Bayan Jaber, a leading member of the Shiite Supreme Council for the Islamic Revolution in Iraq, or SCIRI, said the attacks had failed to create a divide between Shiites and the Sunni Arab minority. Shiites account for about 60 percent of Iraq's 26 million people. The Sunnis make up 20 percent of the population, but dominated politics under Saddam Hussein and previous governments after Iraq gained independence from Britain.
Jaber called the attackers a small faction of Sunnis ''who are extremist Wahhabis who want to spark a civil war in Iraq.'' But, he added, ''a sectarian war will never occur in Iraq because Iraq is not like Afghanistan or Pakistan. We have tribal, marital, and historical relations with Sunnis and nothing will affect it.''
Boston Globe, 19/2/05
Coalition getting smaller
President Bush, who hopes to coax more Iraq support from European allies next week, used to boast that some 50 nations had joined the United States in Operation Iraqi Freedom. Today, a public listing is nowhere to be found. One thing, though, is clear: The coalition is shrinking.
While a current list of coalition countries - those helping out in Iraq with troops, equipment, monetary or political support - is not easy to come by, there is a public listing of the countries that have actual troops in Iraq. These 20-plus countries, which have combat and support forces in Iraq under the command of Gen. George Casey Jr., make up the multinational force.

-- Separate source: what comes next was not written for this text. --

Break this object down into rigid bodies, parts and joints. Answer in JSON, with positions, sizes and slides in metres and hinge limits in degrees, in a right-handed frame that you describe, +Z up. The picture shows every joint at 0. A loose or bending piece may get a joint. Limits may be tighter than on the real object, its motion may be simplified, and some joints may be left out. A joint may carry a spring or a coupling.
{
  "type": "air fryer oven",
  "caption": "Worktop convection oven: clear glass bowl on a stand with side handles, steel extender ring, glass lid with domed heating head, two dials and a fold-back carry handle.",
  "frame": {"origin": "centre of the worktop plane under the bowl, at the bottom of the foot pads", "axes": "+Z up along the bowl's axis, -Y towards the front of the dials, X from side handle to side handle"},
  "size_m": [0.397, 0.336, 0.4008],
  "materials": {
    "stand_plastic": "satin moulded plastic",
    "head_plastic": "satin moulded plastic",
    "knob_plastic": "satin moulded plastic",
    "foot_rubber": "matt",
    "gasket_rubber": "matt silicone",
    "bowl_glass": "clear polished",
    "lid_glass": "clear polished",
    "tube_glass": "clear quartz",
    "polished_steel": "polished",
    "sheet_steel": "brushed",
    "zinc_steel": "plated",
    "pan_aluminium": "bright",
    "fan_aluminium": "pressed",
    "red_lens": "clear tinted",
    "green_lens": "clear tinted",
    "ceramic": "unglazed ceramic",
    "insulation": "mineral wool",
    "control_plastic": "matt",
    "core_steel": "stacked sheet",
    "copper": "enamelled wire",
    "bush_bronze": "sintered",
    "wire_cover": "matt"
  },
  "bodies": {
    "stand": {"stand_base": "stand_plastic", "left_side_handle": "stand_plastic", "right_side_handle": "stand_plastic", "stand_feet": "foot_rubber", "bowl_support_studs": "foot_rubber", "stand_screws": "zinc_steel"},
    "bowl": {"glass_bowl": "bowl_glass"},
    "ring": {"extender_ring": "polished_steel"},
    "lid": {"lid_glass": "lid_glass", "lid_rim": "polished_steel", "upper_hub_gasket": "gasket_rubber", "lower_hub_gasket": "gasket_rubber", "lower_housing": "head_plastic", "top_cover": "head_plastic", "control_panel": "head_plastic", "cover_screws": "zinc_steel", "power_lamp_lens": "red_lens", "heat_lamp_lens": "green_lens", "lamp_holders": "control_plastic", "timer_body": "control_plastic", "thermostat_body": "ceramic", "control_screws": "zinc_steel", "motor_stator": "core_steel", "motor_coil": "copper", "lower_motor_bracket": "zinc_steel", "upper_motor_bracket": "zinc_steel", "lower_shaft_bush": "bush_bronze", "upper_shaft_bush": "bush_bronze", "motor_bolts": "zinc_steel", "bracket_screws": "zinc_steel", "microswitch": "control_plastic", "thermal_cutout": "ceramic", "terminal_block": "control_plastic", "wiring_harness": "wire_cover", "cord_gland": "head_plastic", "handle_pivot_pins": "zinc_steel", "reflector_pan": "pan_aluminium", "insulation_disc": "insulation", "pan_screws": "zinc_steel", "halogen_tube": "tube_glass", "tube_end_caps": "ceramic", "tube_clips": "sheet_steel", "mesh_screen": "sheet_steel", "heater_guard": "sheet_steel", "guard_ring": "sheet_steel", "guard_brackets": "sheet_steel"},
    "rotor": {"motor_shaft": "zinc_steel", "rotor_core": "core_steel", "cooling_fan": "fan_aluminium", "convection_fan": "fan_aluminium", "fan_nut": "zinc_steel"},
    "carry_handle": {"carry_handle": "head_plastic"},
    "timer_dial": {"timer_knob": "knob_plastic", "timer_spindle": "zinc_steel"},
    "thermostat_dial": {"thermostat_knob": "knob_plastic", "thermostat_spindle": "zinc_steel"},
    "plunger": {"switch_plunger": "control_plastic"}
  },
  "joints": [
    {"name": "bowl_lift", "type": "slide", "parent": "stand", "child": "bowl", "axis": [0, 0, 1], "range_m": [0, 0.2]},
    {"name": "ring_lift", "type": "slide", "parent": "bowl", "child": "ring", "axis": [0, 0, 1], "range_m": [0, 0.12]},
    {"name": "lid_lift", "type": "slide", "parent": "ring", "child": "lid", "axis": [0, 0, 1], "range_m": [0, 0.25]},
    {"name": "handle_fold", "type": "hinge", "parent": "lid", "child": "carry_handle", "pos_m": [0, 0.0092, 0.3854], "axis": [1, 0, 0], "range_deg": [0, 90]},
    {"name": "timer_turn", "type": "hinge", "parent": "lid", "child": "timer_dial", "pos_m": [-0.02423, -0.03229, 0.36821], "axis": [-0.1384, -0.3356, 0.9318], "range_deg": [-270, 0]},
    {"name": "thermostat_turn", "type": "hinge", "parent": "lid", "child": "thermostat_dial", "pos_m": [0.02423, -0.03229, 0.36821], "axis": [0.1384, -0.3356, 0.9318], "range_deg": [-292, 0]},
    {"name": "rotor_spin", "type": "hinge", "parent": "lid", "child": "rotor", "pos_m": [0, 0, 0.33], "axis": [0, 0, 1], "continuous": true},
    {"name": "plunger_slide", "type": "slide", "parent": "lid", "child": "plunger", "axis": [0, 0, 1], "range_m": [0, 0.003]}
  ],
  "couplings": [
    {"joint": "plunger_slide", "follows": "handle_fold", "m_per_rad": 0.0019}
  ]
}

Daniel Goure, a Defense Department official in the first Bush administration, said current Bush officials apparently decided to start talking about a "multinational force" instead of a "coalition" to avoid questions about which countries were in or out. "They're anticipating what is coming down the road," Goure said. "It's an acceptance of the fact that countries are going to be withdrawing."